Ikea For Banks?

According to some researches, the enthusiasm consumers feel for furniture they built themselves may not be, strictly speaking, rational.
 
It’s called the “Ikea Effect” and it holds that consumers start placing outsized value on things they built themselves, simply because they mixed their labor with it and thus started viewing it as a piece of fine craftsmanship. 
 
Can there be an Ikea effect when it comes to banking services?  Will consumers ever feel about fiscal responsibility the emotions currently reserved for DIY bookshelves?

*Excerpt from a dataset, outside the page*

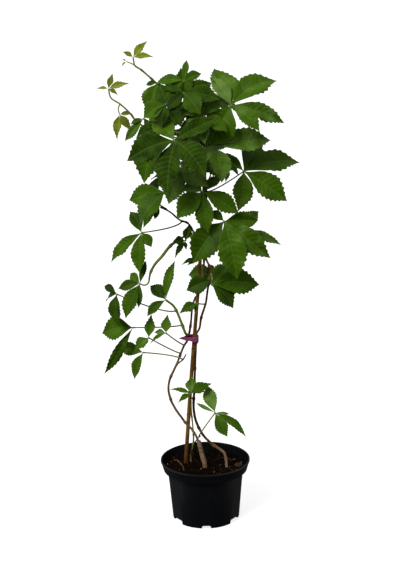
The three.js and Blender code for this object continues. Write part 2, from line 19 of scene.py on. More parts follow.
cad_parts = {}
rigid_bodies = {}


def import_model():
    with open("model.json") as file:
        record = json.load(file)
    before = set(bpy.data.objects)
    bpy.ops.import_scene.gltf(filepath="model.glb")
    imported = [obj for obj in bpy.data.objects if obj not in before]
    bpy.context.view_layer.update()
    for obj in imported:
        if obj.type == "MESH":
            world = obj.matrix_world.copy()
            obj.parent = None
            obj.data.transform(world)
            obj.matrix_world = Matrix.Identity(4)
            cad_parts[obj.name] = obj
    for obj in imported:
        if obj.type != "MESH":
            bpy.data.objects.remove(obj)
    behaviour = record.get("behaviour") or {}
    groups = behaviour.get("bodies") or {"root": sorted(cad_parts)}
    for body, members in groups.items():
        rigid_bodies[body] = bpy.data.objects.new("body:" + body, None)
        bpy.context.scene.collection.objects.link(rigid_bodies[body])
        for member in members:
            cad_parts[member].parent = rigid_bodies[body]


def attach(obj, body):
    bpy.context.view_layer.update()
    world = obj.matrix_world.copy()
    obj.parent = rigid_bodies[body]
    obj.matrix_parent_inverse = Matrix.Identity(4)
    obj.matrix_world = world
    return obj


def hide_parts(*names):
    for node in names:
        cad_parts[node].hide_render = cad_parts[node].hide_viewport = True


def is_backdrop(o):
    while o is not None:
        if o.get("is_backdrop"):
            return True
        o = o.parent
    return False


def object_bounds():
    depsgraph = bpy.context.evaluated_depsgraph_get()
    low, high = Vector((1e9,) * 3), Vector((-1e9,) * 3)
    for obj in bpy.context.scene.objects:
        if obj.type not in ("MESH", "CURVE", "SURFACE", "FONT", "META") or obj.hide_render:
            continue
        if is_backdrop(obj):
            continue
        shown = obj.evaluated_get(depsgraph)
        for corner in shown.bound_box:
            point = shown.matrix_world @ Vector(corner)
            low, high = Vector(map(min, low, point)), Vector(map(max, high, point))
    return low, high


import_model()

log = logging.getLogger("creeper")

MM = 0.001
WELD = 1e-6
TURN = 2 * math.pi
Pair = tuple[float, float]
Point = tuple[float, float, float]
Faces = list[tuple[int, ...]]
Measures = dict[str, float | Vector]
Stops = tuple[tuple[float, str], ...]
Inputs = dict[str | int, object]
Value = Node | NodeSocket | float


def held(share: float) -> float:
    """Returns the share, held between 0 and 1."""
    return min(max(share, 0.0), 1.0)


def turns(sides: int) -> list[float]:
    """Returns the angles of even steps round a turn."""
    return [TURN * k / sides for k in range(sides)]


def hermite(ends: tuple, slopes: tuple, share: float) -> Vector | float:
    """Finds a place on a cubic curve.

    Args:
        ends: Where it starts and ends.
        slopes: How fast it leaves and arrives, in steps from end to end.
        share: How far along it the place is, from 0 to 1.

    Returns:
        The place.
    """
    (p1, p2), (t1, t2) = ends, slopes
    square = (3 * (p2 - p1) - 2 * t1 - t2) * share**2
    return p1 + t1 * share + square + (2 * (p1 - p2) + t1 + t2) * share**3


def linear(code: str) -> tuple[float, float, float, float]:
    """Turns an sRGB hex colour to linear RGBA.

    Args:
        code: Six hex digits after a hash.

    Returns:
        The four linear numbers that a socket takes.
    """
    shares = [int(code[i : i + 2], 16) / 255 for i in (1, 3, 5)]
    turned = [s / 12.92 if s <= 0.04045 else ((s + 0.055) / 1.055) ** 2.4 for s in shares]
    return (*turned, 1.0)


def fill(tree: NodeTree, node: Node, inputs: Inputs) -> None:
    """Links or fills a node's inputs.

    Args:
        tree: The tree that holds the node.
        node: The node.
        inputs: Sockets by name or place, each with a node or socket to link or a value to hold.
    """
    for name, value in inputs.items():
        if isinstance(value, Node):
            value = next(socket for socket in value.outputs if socket.enabled)
        if isinstance(value, NodeSocket):
            tree.links.new(value, node.inputs[name])
        else:
            node.inputs[name].default_value = value


def add(
    tree: NodeTree, kind: str, inputs: Inputs | None = None, stops: Stops = (), **settings: object
) -> Node:
    """Adds one node with its settings and links.

    Args:
        tree: The tree that gets the node.
        kind: The node's type name.
        inputs: What its sockets link to or hold, as fill takes it.
        stops: The places and hex colours of its colour ramp, where it has one.
        settings: The node's own properties.

    Returns:
        The new node.
    """
    node = tree.nodes.new(kind)
    for name, value in settings.items():
        setattr(node, name, value)
    fill(tree, node, inputs or {})
    for _ in stops[2:]:
        node.color_ramp.elements.new(1.0)
    for i, (place, code) in enumerate(stops):
        node.color_ramp.elements[i].position = place
        node.color_ramp.elements[i].color = linear(code)
    return node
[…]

Billionaire Ingvar Kamprad –the man who brought the world Ikea –seems to think so.
 
His bank– Ikano Bank — is decided to draw in “savers”  by offering them the chance to win approximately $15K.  All they had to do was play a computer game that punished those players who spent too much on big ticket items. 
 
Based on the popular “Flappy Bird” gaming app—the player who best eschewed extravagance and (literally) protected their piggy banks took home the cash prize. 
 
“We want to get new customers to discover Ikano and do something for small savers, in whom most major banks aren’t that interested,” Emma Roslund Johansson, a sales manager at Ikano’s Swedish operations, said in a telephone interview with Bloomberg.
 
Whether protecting a winged piggy bank will spur enthusiasm for responsible money management in the way that using an Allen wrench will make one truly love their headboard, remain to be seen.  Still the promotion certainly brought consumers to Ikano Bank’s digital doors.
 
For the approximately 20 days the game promotion ran, it was played 1.52 million times.